As Department head, Deb emailed the dean to explain the situation and ask if it was appropriate to move forward. She strategically explained that universities “typically provide a 20 hour/week editorial assistant and one course release for the editor,” as previous universities who hosted JAF had done. She also mentioned that the associate editors would serve without compensation (the assoc. editors had already committed to taking on this role). This language indicated that we knew our request was appropriate and we expressed generosity/good citizenship in offering staffing of associate editors without asking the dean for anything.

How much to ask for?

  1. We came up with two scenarios: the minimum that we needed and what would be ideal:
    1. Ideal: [Total Cost: $41,000]
      1. Course release for Lisa as editor
      2. 12 month/20 hr. week support for a Graduate Assistant (package includes tuition, etc.)
      3. Editorial assistant
      4. Space
    2. Acceptable: [Total Cost: $20,500]
      1. Course release for Lisa as editor
      2. 12 month/20 hr. week hourly support for a graduate student
      3. Space
  2. We shared both scenarios. Yet, we emphasized rational for the ideal option.
  3. Deb offered that the English Department would allocate a GA from its pool for the next year, so the college wouldn’t have to take the responsibility until the year after.

The Outcome

  • The dean agreed to support the journal at the ideal level.
  • However, she only committed to 3 years rather than the 5 requested.
  • She also indicated that there was no available space.


  • Relationships: Already having good relationships and being known as a team player, generous colleague, and someone willing to compromise going into the negotiation is invaluable!
  • Personalities: know the person with whom you are negotiating. Pick approaches and strategies that you think would be most effective with their personality and priorities.
  • What is the benefit to the university? Instead of asking for help, position the request as something that is beneficial to the university. In this case, we emphasized:
    • Research: The university had just been granted Research 1 status. Housing a flagship journal could help raise national and international research profile of the university.
    • Grad student support: The editorial assistant position would be an invaluable opportunity to the student(s) for skill-building, developing a professional network, and hands-on mentoring. The position could also be used for recruitment and retention of outstanding students. We emphasized the importance of the assistantship versus the hourly wage in terms of recruiting and retaining excellent students and not wanting to be exploitative.
    • Universities need academic journals: Some universities no longer consider supporting journals to be part of their mission while they rely on journals to evaluate their faculty and for the faculty’s professional activities. If universities want journals to continue to exist, they have to support them. 
    • Diversity: The journal would contribute to diversity initiatives on campus. We shared Lisa’s application that included as one of her editorial priorities: “the publication of scholarship that challenges the “canon” of U.S folklorists. Examples would be intellectual histories that center important people whose contributions have been largely overlooked, such as scholars of color or women.” Our priorities aligned with and would contribute to the university’s diversity initiatives. 
  • Accept some now and ask for more later: Though we only committed to serve for 3 years, once we have the support for three years, we can ask for smaller commitments later. 
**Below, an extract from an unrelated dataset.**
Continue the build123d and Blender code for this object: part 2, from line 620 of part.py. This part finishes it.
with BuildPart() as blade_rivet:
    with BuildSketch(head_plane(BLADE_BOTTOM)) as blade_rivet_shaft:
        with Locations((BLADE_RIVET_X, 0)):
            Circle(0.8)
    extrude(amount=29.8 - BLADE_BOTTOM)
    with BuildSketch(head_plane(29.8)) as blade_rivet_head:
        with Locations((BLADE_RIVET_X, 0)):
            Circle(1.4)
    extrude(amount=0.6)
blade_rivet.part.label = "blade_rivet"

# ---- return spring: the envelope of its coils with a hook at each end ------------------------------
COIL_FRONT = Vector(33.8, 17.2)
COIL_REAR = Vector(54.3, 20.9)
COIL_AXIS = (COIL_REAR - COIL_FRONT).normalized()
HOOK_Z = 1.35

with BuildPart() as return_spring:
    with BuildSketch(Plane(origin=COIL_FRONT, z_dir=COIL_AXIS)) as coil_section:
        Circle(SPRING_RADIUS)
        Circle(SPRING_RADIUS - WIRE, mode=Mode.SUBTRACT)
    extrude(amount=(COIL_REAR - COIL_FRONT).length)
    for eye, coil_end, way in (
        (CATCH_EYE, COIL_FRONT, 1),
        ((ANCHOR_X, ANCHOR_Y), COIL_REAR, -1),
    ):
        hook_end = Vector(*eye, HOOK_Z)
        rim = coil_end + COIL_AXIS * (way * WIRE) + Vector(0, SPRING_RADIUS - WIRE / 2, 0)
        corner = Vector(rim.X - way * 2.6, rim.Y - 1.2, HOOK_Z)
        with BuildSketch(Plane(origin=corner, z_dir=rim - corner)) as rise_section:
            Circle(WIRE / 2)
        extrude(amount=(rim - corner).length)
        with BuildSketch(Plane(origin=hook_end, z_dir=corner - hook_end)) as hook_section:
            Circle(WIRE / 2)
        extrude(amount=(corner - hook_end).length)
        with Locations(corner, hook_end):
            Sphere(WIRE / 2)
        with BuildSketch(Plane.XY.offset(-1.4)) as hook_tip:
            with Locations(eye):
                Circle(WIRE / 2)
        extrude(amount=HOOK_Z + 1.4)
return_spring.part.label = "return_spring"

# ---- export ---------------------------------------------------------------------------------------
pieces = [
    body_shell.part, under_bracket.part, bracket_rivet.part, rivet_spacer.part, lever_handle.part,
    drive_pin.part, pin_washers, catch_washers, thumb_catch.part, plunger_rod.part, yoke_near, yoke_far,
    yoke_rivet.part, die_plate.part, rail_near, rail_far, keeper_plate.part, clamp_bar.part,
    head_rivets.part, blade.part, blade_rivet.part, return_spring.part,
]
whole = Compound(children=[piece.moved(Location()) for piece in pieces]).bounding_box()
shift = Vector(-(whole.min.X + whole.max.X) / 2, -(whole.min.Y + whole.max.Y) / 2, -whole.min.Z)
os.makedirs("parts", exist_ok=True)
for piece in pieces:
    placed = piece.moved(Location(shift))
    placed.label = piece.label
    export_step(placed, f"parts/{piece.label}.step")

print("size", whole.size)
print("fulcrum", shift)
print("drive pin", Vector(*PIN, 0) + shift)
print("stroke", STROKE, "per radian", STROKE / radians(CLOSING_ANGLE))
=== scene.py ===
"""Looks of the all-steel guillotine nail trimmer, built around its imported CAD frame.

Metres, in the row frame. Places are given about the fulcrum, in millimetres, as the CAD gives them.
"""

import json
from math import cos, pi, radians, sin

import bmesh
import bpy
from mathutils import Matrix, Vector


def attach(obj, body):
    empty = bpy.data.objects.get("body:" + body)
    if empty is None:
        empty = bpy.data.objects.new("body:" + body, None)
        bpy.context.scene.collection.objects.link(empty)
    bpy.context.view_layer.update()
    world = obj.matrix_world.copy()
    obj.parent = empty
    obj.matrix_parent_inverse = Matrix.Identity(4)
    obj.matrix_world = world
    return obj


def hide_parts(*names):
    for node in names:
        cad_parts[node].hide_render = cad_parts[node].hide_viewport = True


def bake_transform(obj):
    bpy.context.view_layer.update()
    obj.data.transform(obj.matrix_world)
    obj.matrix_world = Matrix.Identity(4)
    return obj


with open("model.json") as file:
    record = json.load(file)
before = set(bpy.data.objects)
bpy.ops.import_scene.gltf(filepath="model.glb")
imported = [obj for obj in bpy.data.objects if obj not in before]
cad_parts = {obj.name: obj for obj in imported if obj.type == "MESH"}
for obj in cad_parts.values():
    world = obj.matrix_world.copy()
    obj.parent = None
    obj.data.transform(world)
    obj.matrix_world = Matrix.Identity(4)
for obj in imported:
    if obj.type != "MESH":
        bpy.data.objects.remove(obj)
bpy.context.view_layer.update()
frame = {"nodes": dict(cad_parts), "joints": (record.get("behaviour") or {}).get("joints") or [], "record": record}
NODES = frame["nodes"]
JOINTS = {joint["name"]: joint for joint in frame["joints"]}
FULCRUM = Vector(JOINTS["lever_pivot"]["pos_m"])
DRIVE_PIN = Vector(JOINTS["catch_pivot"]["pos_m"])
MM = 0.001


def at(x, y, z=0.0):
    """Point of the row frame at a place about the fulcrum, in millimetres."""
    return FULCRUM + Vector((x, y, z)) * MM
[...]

Ongoing PR: Now that we have support, we try to make visible how our editorship is contributing to university goals, especially around diversity (big priority right now). We published a piece about JAF diversity initiatives on the George Mason Folklore Program website that we made sure to share with the dean whose staff then posted it on the college website. We will make noise around special issues, etc. If we do go back to ask for an extension beyond 3 years, we can point to JAF’s diversity initiatives as a benefit the college and university are receiving for their expense.